Listen. Their answer is your opportunity.
Eight ways to become genuinely useful to the office down the street.
Pick one. Run it well. Earn the right to run the next.
Staff Lunch Partnerships
Teams eat. Meetings need food. Managers want easy options. Create a simple lunch option with clear ordering, delivery details, and group-size suggestions. The goal: become the first name they think of when someone says, 'What should we do for lunch?'
Meeting & Training Support
Offices host team meetings, sales meetings, training sessions, client presentations, and quarterly reviews. Ask: 'When you have staff meetings, what do you usually need help with?' Then become useful.
Employee Appreciation Drops
A busy season. A deadline. A holiday. A stressful week. Bring coffee, snacks, lunch, dessert, or small gift cards. The message is simple: 'We just wanted to thank your team for being part of the local business community.'
Office Manager Relationship
In many workplaces, the office manager coordinates meals, vendors, staff needs, and events. Treat that relationship with respect. Ask what would make their job easier. If you can make their life easier, you become valuable fast.
Client Visit Support
Offices host clients, prospects, and partners. Those visits create needs — where to take them, what to order, what local gift to give. Position yourself clearly: 'If you ever have clients visiting and need something easy and local, we'd be happy to help.'
Coworking Space Partnerships
Coworking spaces contain dozens of entrepreneurs, freelancers, and small teams under one roof. One relationship with a coworking manager can introduce you to an entire business community. Support member breakfasts, lunch-and-learns, or networking events.
Office Park Outreach
One office park may contain fifty businesses. Start with the building manager. Ask which teams host events and whether there are common areas or tenant appreciation days. Then build relationship by relationship.
Holiday & Seasonal Support
Offices have predictable seasonal needs — holiday parties, employee gifts, year-end meetings, summer team events. Track these in your Golden Rolodex. Ask in October, not December. Local relationship marketing rewards the operator who thinks ahead.
A first office visit is not enough. Follow-up is the system.

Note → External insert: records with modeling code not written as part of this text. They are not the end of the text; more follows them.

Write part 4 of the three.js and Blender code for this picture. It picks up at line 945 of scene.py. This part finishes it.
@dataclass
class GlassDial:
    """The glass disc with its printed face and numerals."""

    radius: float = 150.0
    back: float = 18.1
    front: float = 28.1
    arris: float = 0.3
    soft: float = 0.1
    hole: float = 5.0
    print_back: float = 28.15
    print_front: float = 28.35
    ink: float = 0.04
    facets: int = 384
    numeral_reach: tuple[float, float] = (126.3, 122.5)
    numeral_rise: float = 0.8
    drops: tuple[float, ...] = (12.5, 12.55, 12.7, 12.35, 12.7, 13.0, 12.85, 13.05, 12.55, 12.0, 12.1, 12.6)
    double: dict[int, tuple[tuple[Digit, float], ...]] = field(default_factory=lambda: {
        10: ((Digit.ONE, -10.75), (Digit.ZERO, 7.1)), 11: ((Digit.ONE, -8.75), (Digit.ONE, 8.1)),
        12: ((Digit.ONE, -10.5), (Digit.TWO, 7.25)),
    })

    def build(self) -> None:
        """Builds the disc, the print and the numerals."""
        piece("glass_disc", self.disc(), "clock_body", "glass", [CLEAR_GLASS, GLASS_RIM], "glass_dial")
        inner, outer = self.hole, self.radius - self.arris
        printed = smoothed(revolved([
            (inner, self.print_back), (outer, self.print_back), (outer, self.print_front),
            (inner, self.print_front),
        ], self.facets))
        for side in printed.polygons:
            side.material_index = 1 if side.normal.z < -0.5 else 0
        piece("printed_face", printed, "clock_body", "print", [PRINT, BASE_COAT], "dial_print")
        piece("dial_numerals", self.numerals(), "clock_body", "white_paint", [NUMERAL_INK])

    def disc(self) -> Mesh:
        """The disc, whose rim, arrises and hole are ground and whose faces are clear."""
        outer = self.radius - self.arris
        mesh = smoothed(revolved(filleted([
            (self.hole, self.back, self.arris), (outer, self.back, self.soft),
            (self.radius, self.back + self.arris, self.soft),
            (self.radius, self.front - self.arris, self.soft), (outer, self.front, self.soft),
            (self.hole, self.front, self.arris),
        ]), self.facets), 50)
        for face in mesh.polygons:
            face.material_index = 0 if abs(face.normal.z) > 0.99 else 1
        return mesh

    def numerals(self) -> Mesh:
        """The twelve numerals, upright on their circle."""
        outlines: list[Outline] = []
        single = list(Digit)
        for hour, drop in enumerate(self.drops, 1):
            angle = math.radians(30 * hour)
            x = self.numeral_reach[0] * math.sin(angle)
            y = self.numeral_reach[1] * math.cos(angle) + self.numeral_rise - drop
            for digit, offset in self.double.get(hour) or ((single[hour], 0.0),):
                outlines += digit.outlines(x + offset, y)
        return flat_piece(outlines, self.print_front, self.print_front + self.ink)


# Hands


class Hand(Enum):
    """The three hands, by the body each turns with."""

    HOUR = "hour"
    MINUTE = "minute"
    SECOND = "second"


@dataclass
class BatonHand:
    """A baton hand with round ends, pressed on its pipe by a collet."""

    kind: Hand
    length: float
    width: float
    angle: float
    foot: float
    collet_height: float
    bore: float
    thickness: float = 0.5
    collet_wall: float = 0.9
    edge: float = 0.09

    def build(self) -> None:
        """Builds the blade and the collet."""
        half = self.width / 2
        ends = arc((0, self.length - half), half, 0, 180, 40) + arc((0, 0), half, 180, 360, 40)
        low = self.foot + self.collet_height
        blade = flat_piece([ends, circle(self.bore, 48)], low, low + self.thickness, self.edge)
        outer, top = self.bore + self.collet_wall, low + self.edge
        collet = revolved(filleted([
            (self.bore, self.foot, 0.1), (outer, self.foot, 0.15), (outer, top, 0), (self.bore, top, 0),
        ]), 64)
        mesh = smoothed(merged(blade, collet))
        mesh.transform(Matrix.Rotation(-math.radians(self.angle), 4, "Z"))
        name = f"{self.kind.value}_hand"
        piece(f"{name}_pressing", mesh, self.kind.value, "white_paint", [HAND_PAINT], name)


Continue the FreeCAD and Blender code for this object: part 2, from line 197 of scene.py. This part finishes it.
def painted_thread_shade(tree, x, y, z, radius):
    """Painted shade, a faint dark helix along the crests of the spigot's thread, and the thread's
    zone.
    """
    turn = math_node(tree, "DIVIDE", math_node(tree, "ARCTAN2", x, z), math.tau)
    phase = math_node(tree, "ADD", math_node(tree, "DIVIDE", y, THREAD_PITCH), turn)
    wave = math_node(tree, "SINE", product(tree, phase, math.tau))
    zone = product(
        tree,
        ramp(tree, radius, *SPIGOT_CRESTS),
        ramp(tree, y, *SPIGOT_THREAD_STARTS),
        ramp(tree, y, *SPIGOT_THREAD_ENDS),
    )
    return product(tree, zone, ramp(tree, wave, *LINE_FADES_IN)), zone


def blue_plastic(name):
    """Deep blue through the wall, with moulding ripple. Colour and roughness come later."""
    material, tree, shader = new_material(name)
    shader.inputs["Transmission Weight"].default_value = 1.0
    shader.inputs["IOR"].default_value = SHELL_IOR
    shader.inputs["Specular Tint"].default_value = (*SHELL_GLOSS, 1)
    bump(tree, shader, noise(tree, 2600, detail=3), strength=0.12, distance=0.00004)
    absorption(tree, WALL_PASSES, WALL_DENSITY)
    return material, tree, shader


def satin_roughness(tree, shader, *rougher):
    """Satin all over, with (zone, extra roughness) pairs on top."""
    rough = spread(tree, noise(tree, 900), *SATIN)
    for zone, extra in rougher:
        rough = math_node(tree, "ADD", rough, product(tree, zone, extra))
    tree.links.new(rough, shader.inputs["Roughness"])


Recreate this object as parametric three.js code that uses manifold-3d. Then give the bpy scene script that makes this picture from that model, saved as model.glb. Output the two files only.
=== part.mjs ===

Most local businesses leave a flyer and hope. Hope is not a system. Follow-up is. People are busy. Your note can get buried. That is why consistency matters.
- 01
Follow up within 48 hours.
- 02
Thank them again for their time.
- 03
Send anything you promised.
- 04
Make the next step easy.
- 05
Check back before meetings, events, or seasonal needs.
- 06
Return within 30 days. Keep the relationship warm without being pushy.
Five lines. No pitch. Total relationship-opener.
Walk in at a respectful time. Smile. Mean it. Then listen — their answer is your opportunity.
- 1
"Hi, I'm [Name] from [Business Name] right down the road. I just wanted to stop by, introduce myself, and say thank you for being part of the local business community here."
- 2
"Is there any way we can support your team, staff meetings, client visits, employee appreciation, or anything you have coming up?"
- 3
"We'd love to be a good local resource. That could be something simple for your team, a meeting, a lunch, a client visit, or a staff appreciation moment."
- 4
"We're not here to make it complicated. We just want to help where we can."
- 5
"Then listen. Let them tell you how the office actually works. That answer is your opportunity."
If it isn't tracked, it won't compound.
Don't trust memory. Every office relationship gets a written record — so a first visit turns into a year-long rhythm.
- Office name
- Company name
- Office park or building name
- Distance from your business
- Reception contact
- Office manager name
- HR contact
- Executive assistant contact
- Building manager contact
- Team size
- Meeting rhythm
- Lunch order opportunities
- Client visit needs
- Employee appreciation moments
- Holiday/event calendar
- Date of first visit
- What you dropped off
- Follow-up date
- Next step
- Relationship status
One office. One year. Dozens of orders and referrals.
- One office manager can become a repeat buyer.
- One receptionist can become a referral source.
- One HR manager can invite you into employee appreciation moments.
- One team lunch can become a monthly order.
- One client visit can turn into recurring business.
- One office park can become an entire relationship route.
This week, your six-step starter.
- 01
Identify five offices, office parks, or coworking spaces within one mile.
- 02
Add them to your Golden Rolodex.
- 03
Choose one. Visit at a respectful time.
- 04
Smile. Introduce yourself. Thank them for being part of the community.
- 05
Ask how you can support their team, meetings, staff, or client visits.
- 06
Create a natural reason to follow up. Return within 48 hours to thank them again and confirm a second-touchpoint that would actually help.
The office down the street may already be ordering lunch from somewhere.
The only question is whether they are ordering from you. The office manager may already need reliable local partners. The employees may already be looking for nearby places to eat, shop, and recommend. Walk in. Say thank you. Ask how you can help. Build the relationship.